Earlier, the group disclosed that the Federal Government has concluded arrangements for the commencement of the second phase of its metering program tagged National Mass Metering Program which it expects to drastically reduce estimated billing by DisCos, that will ensure consumers are billed appropriately for the electricity they consume by installing meters free of charge in household and business premises that are currently unmetered.
The Federal Government provided funding for the program through loans from the Central Bank of Nigeria (CBN), to DisCos.
“Meters are provided to customers free of charge. This is indeed unprecedented and has so far led to the tremendous success recorded so far”.
Speaking on how to grow the electricity market, a leading power sector expert and Managing Director of Target Energy Ltd, Abdullahi Umar, harped on the need to review some of the policies that may be hampering growth and development in the power sector.
Umar said at the weekend that the new Minister of Power, Engr. Abubakar Aliyu, needs to conduct a thorough review of the sector.
“I am part of those stakeholders who are of the view that the declaration of the transitional electricity market (TEM) in February 2015 was too ambitious and premature.
“What should have been was a phased transition into TEM or at the minimum a testing of the market before the full declaration of TEM.
“The errors of such declaration have continued to plague the power sector with a heightened liquidity crisis in 2016 and 2017, that saw a drastic decline of the revenue flows in the power sector, DisCos remittance went from 70 per cent to a sharp decline averaging about 28 per cent – 30 per cent for that period,” he said.
He pointed out that July, 2021, saw the end of Eligible Customer Regulation in the Nigeria Electricity Supply Industry (NESI), adding that the decision by the Nigeria Electricity Regulatory Commission (NERC), to rescind the ECR, has sent mixed signals across the board.
Umar further stated that “we have seen the accusations and counter-accusations between the generating companies (GenCos) and distribution companies on the issue.

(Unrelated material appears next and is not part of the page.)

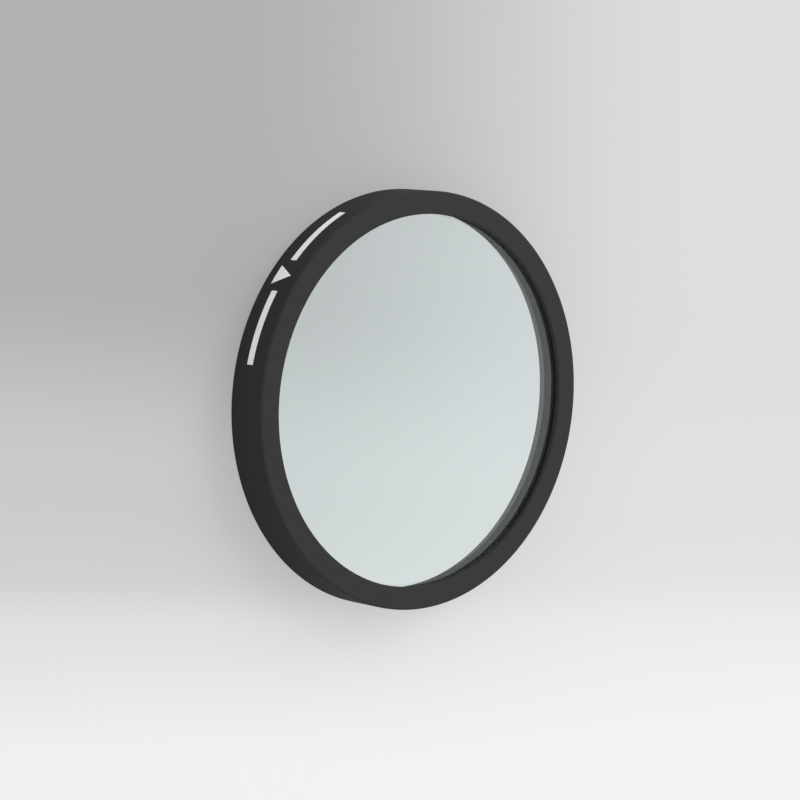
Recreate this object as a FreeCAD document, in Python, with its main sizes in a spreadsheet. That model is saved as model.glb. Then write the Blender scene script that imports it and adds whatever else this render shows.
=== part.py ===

The action by NERC has signalled the lack of preparedness of the market to accommodate direct sale between market players.

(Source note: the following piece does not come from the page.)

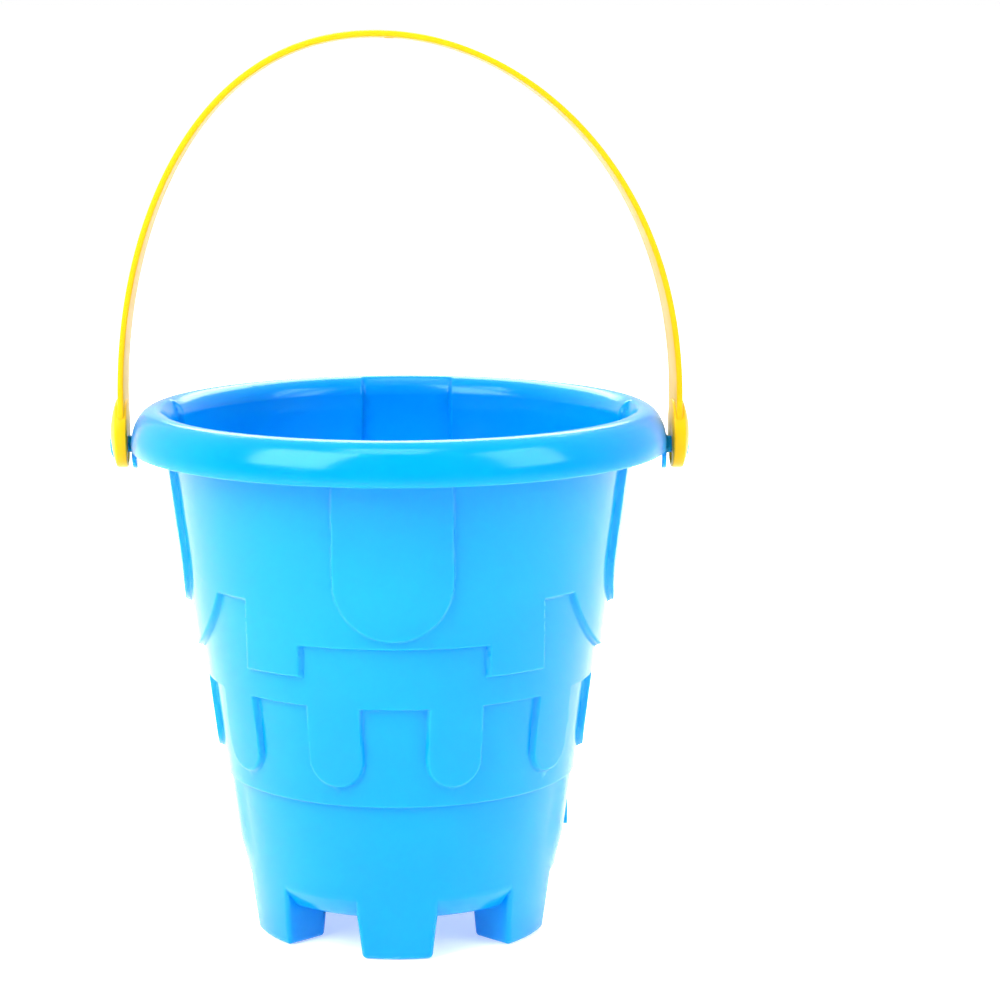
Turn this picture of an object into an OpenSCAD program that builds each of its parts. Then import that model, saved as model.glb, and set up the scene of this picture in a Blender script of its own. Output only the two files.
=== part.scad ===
// Castle sand bucket: a tiered tub that stands on six hollow tower feet, with a strap bail that swings
// on two headed pins under the rim. The origin is on the ground, on the tub's axis. +Z is up, the pins
// lie along X, and -Y is the front.

/* [Tub] */
// Outer radius of the wall's lowest level, extended down to the ground
ground_r = 60.5; // [55:0.5:66]
// Growth of the wall's radius for each millimetre of height
wall_draft = 0.125; // [0.1:0.005:0.14]
// Thickness of the wall, the base and the feet
skin_t = 2; // [1.6:0.1:2.2]
// Step from one relief level to the next
level_step = 2.4; // [2:0.1:2.5]

/* [Rim] */
// Largest radius of the rolled rim
rim_r = 108; // [107.5:0.1:109]
// Height of the rim's crest
crest_z = 213.4; // [212:0.2:216]
// Thickness of the rolled rim
lip_t = 2.2; // [1.8:0.1:2.4]

/* [Base and feet] */
// Height of the underside of the base plate
base_z = 16.5; // [14:0.5:18]
// Half of the angle that one foot covers
foot_half_angle = 15; // [10:0.5:16]
// Radius at the inner face of a foot
foot_inner_r = 39.4; // [34:0.2:44]

/* [Pivots] */
// Height of the pivot axis
pivot_z = 197.7; // [196:0.1:200]
// Radius of the pivot pins
pin_r = 3.35; // [2.8:0.05:3.5]
// Radius of the pin heads
head_r = 5.65; // [5:0.05:6]

/* [Handle] */
// Height of the top of the bail
bail_top_z = 363.2; // [340:0.2:380]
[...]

“It is a case of willing seller, willing buyer and an unwilling infrastructure; the market cannot accommodate any distortion at this time especially as the grid still operates at average capacity.”
The ECR allows GenCos and Independent Power Producers to bypass the Bulk Trader for excess un-contracted capacity within their portfolio and sell directly to eligible customers who can take a minimum of 2MW of power monthly.

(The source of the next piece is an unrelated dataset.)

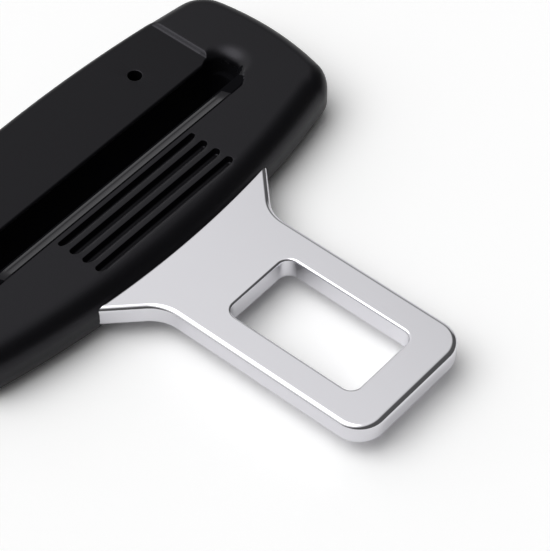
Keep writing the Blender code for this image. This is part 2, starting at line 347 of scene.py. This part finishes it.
def step_places():
    """Places along X across the step at the rear panel's right end, from outside inwards."""
    outer = PANEL_HALF + STEP_WIDTH / 2
    return [outer - STEP_WIDTH * i / STEP_SAMPLES for i in range(STEP_SAMPLES + 1)]


def inwards(start, end, spacing=COARSE):
    """Places along X from one to another, not counting the first."""
    count = math.ceil((start - end) / spacing)
    return [start + (end - start) * i / count for i in range(1, count + 1)]


def rear_places(start):
    """Places along X from the start to the centre line that pass through the step's places."""
    steps = step_places()
    return inwards(start, steps[0]) + steps[1:] + inwards(steps[-1], 0)


def edge_radius(point):
    """The radius of the raised edge, which goes from one value to the other at the corner."""
    front, side, _ = head_arcs(0)
    centre = corner_centre(front, side, FRONT_CORNER_RADIUS, rear=False)
    start = angle_from(front[0], centre)
    end = angle_from(side[0], centre)
    share = min(max((angle_from(centre, point) - start) / (end - start), 0), 1)
    return FRONT_EDGE + (REAR_EDGE - FRONT_EDGE) * share


def panel_share(x):
    """1 on the rear panel, 0 outside it and a soft step between."""
    return smooth((PANEL_HALF - abs(x)) / STEP_WIDTH + 0.5)


def head_outline():
    """The head's widest outline: points, normals, and the upper and lower edges' radii."""
    half = [(point, normal, edge_radius(point), edge_radius(point))
            for point, normal in head_flank(0, -math.pi / 2)]
    corner_x = half[-1][0].x
    centre, radius = head_arcs(0)[2]
    for x in rear_places(corner_x):
        rise = math.sqrt(radius ** 2 - x ** 2)
        normal = Vector((x, rise)) / radius
        turned = smooth((x - PANEL_HALF - STEP_WIDTH) / (corner_x - PANEL_HALF - STEP_WIDTH))
        direction = Vector((0, 1)).lerp(normal, turned)
        upper = REAR_EDGE + (PANEL_EDGE - REAR_EDGE) * panel_share(x)
        place = Vector((x, centre.y + rise))
        half.append((place, direction / direction.dot(normal), upper, REAR_EDGE))
    left = [(flipped(point), flipped(normal), upper, lower)
            for point, normal, upper, lower in reversed(half[1:-1])]
    return half + left


def top_level(x, y):
    """Height of the head's top, which drops by a soft step to the rear panel."""
    if y < SLOT_MIDDLE_Y:
        return HEAD_TOP
    return HEAD_TOP - PANEL_DEPTH * panel_share(x)


def rectangle(half, low_y, high_y, radius):
    """A rectangle with round corners, about the centre line."""
    low = Vector((half - radius, low_y + radius))
    high = Vector((half - radius, high_y - radius))
    right = math.pi / 2
    return mirrored(chained(
        line(Vector((0, low_y)), Vector((half - radius, low_y))),
        arc(low, radius, -right, 0),
        line(Vector((half, low.y)), Vector((half, high.y))),
        arc(high, radius, 0, right),
        line(Vector((half - radius, high_y)), Vector((0, high_y))),
    ))


def circle(centre, radius, count):
    """Evenly spaced points on a circle with their normals."""
    stations = []
    for i in range(count):
        angle = 2 * math.pi * i / count
        normal = Vector((math.cos(angle), math.sin(angle)))
        stations.append((centre + radius * normal, normal))
    return stations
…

“The ECR was issued on the 6th of November, 2017 by the then Minister of Power, Works, and Housing, Barrister Babatunde Fashola”, Umar also averred that the “recent repeal of the ECR further demonstrates the weakness in the NESI and the need for more effective and consistent regulation.”
He further advised, “With a new Minister of Power in the saddle, I suggest that a cue is borrowed from the former Minister of Power, Work, and Housing; who commenced his tenure with sector-wide stakeholder consultation and monthly review meetings, it is important that new Minister of Power gets a proper briefing with all market participants in the same room to curtail self-serving suggestions and recommendations.”
“The frequent policy conflict is fast eroding the little gains of the NESI since the declaration of TEM and plunging the sector deeper into uncertainty.
“The new Minister of Power must pursue sector-wide collaboration and effective corporate governance to move the sector forward.
“It is time to go back to the drawing board,” he concluded.
The Nigerian Electricity Regulatory Commission has, however, denied that it has ended or suspended the Eligible Customer Regulations which allowed power generation companies, GenCos, to supply electricity directly to large demand customers.
NERC, in a statement by its General Manager, Public Affairs Department, Dr. Usman Abba Arabi, stated that the Eligible Customer Regulations has not been suspended and at no time has the commission issued a directive for discontinuation of service to any customer.
The commission explained that what it suspended was the unauthorized direct supply by GenCos to big consumers.